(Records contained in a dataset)
════
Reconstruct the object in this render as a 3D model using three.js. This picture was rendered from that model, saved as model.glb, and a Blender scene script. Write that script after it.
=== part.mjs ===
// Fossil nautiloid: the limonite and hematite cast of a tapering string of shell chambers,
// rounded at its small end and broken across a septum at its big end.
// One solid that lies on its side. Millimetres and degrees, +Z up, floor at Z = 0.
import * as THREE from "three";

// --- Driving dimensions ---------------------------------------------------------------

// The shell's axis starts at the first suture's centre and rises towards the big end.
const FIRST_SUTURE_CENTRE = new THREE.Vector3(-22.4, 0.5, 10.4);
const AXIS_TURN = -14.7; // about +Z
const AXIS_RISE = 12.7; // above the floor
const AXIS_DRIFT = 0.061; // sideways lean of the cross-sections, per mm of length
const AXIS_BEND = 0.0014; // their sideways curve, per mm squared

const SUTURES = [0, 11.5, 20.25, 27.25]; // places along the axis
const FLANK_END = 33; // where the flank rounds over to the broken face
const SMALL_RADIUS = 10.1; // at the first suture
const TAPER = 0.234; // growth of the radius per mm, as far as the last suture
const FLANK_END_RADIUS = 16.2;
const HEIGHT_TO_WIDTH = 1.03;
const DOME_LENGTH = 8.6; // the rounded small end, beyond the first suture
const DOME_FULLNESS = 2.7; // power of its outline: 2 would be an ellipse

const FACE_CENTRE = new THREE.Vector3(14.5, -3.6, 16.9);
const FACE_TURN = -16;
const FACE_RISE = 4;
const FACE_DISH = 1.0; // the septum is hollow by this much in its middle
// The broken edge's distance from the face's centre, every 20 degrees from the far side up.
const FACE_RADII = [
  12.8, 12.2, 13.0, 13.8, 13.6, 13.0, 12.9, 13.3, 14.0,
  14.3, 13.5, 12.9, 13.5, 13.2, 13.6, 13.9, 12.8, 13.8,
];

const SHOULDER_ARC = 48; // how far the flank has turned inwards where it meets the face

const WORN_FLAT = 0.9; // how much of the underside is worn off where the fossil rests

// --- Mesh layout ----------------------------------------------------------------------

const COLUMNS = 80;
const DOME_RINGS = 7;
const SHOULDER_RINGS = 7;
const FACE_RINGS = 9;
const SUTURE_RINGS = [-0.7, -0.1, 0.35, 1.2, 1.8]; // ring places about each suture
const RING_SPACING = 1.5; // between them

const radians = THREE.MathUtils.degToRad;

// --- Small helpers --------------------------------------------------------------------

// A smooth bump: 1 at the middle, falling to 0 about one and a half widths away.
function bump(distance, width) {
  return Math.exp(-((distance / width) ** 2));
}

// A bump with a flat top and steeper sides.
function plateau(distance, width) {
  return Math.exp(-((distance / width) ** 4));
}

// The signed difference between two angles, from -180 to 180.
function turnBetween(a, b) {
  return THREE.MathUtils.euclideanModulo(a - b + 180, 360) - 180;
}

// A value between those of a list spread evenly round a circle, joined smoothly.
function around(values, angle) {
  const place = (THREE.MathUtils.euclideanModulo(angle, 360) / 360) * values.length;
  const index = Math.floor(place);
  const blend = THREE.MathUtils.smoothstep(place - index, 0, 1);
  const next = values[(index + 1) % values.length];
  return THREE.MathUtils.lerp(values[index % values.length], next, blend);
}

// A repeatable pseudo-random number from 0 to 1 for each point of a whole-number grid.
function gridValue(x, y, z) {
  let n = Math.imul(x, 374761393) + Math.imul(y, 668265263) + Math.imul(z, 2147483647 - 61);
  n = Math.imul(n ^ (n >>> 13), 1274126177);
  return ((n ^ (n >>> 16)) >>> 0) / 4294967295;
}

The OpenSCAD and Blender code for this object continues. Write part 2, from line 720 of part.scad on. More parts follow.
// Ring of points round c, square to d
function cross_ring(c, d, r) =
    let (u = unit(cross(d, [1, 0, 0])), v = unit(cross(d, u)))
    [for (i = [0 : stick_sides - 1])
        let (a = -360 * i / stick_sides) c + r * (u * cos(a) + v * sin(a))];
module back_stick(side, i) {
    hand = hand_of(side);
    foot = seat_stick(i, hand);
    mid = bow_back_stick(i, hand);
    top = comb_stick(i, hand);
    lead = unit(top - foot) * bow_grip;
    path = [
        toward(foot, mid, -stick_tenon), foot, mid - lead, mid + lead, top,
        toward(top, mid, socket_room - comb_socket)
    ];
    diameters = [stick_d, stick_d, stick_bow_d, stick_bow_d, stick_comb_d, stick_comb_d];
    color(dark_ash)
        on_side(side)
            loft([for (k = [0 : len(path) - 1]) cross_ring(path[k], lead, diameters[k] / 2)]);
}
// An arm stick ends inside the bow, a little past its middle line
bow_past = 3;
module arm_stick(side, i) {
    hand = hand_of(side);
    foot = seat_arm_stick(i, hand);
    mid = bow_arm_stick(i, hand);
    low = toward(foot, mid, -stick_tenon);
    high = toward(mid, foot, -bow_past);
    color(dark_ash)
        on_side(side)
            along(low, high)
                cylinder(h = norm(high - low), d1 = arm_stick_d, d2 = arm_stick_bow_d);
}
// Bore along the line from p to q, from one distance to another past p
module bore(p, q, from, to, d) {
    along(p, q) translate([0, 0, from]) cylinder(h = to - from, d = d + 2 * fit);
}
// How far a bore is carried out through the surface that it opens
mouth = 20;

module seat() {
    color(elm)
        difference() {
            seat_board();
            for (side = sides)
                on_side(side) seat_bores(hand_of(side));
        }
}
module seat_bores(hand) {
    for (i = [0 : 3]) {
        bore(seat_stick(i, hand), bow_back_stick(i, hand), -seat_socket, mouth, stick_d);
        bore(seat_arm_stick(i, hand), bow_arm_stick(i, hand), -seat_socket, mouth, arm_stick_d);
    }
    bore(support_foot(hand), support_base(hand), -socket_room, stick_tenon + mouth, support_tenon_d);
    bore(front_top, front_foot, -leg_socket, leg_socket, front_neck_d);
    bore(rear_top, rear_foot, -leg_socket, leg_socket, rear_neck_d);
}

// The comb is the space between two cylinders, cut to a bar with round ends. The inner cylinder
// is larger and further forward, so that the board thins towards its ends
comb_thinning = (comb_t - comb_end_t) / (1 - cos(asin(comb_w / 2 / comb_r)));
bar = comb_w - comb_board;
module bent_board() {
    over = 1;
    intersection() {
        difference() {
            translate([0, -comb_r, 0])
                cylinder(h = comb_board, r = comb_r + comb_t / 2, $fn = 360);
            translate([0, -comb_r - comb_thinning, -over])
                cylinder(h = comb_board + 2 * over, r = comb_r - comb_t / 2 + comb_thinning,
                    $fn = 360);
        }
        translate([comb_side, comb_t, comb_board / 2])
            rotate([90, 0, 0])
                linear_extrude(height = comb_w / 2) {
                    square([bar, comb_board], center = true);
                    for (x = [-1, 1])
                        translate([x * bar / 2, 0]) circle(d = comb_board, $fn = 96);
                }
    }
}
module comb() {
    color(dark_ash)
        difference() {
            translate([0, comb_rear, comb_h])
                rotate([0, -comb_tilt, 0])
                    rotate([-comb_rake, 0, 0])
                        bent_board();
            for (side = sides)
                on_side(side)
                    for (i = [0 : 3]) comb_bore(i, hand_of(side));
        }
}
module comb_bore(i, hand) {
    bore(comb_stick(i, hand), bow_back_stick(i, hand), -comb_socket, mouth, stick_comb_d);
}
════
## TASK TO COMPLETE
Return nothing but the lines from the first line of the listing through the line with "const AXIS_BEND = 0.0014;", please, keeping every one of them unchanged.

## RESULT OF THIS TASK
Reconstruct the object in this render as a 3D model using three.js. This picture was rendered from that model, saved as model.glb, and a Blender scene script. Write that script after it.
=== part.mjs ===
// Fossil nautiloid: the limonite and hematite cast of a tapering string of shell chambers,
// rounded at its small end and broken across a septum at its big end.
// One solid that lies on its side. Millimetres and degrees, +Z up, floor at Z = 0.
import * as THREE from "three";

// --- Driving dimensions ---------------------------------------------------------------

// The shell's axis starts at the first suture's centre and rises towards the big end.
const FIRST_SUTURE_CENTRE = new THREE.Vector3(-22.4, 0.5, 10.4);
const AXIS_TURN = -14.7; // about +Z
const AXIS_RISE = 12.7; // above the floor
const AXIS_DRIFT = 0.061; // sideways lean of the cross-sections, per mm of length
const AXIS_BEND = 0.0014; // their sideways curve, per mm squared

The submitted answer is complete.